Claim 1 of U.S. Patent No. 11,295,261 discloses a system directed to managing risks associated with software changes. Milkman discloses a system directed to assessing and managing technology risks. Each reference discloses a system directed to managing technology risks. The technique of determining change-mitigation associations is applicable to the system of claim 1 of U.S. Patent No. 11,295,261 as they both share characteristics and capabilities, namely, they are directed to managing technology risks.

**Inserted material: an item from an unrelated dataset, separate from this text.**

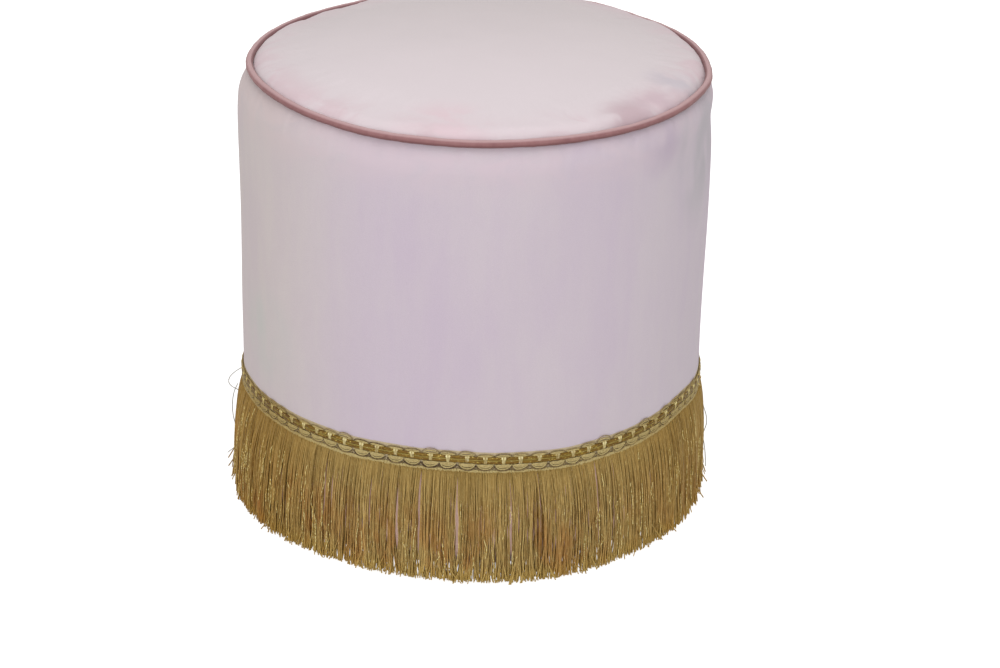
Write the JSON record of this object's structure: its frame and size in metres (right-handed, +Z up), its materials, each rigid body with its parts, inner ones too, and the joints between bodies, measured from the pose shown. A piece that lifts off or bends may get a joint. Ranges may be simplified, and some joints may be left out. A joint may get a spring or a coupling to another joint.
{
  "type": "pouf",
  "caption": "Round upholstered pouf: a padded velvet drum with a piped, domed seat and a thread fringe hung from a corded heading round its foot.",
  "frame": {"origin": "on the floor, under the middle of the drum", "axes": "+Z up along the drum's axis, -Y towards the viewer, the joins of wall and trim at the back on +Y"},
  "size_m": [0.3686, 0.3686, 0.35],
  "materials": {
    "velvet": "pale blush velvet with a short pile",
    "piping_satin": "dusty rose satin-backed bias strip",
    "cotton_cord": "twisted cotton",
    "wadding": "white polyester wadding",
    "foam": "cream polyurethane foam",
    "plywood": "raw birch plywood",
    "batten": "planed pine",
    "hardboard": "raw hardboard",
    "lining": "black non-woven dust cloth",
    "glide_plastic": "black, lightly textured",
    "zinc_steel": "zinc plated",
    "tape": "woven gold tape",
    "gold_cord": "twisted metallic gold thread",
    "gold_wrap": "pale gold thread wraps",
    "gimp": "woven gold gimp",
    "fringe_thread": "bronze gold thread with a metallic glint"
  },
  "bodies": {
    "root": {"base_board": "plywood", "seat_board": "plywood", "frame_post_1": "batten", "frame_post_2": "batten", "frame_post_3": "batten", "frame_post_4": "batten", "wall_panel": "hardboard", "base_screws": "zinc_steel", "seat_screws": "zinc_steel", "side_foam": "foam", "seat_foam": "foam", "seat_wadding": "wadding", "seat_cover": "velvet", "side_cover": "velvet", "piping_casing": "piping_satin", "piping_cord": "cotton_cord", "dust_cover": "lining", "hem_staples": "zinc_steel", "dust_cover_staples": "zinc_steel", "glide_1": "glide_plastic", "glide_2": "glide_plastic", "glide_3": "glide_plastic", "glide_4": "glide_plastic", "glide_screws": "zinc_steel", "heading_tape": "tape", "upper_heading_cord": "gold_cord", "lower_heading_cord": "gold_cord", "heading_bars": "gold_wrap", "upper_scallops": "gimp", "lower_scallops": "gimp", "fringe_strands": "fringe_thread"}
  },
  "joints": []
}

One of ordinary skill in the art would have recognized that applying the known technique of Milkman would have yielded predictable results and resulted in an improved system. It would have been recognized that applying the technique of Milkman to the teachings of claim 1 of U.S. Patent No. 11,295,261 would have yielded predictable results because the level of ordinary skill in the art demonstrated by the references applied shows the ability to incorporate technology risk management into similar systems. Further, applying change-mitigation associations to claim 1 of U.S. Patent No. 11,295,261 would have been recognized by those of ordinary skill in the art as resulting in an improved system that would allow more detailed analysis and more reliable results.
Conclusion
Any inquiry concerning this communication or earlier communications from the examiner should be directed to WILLIAM S BROCKINGTON III whose telephone number is (571)270-3400. The examiner can normally be reached M-F, 8am-5pm, EST.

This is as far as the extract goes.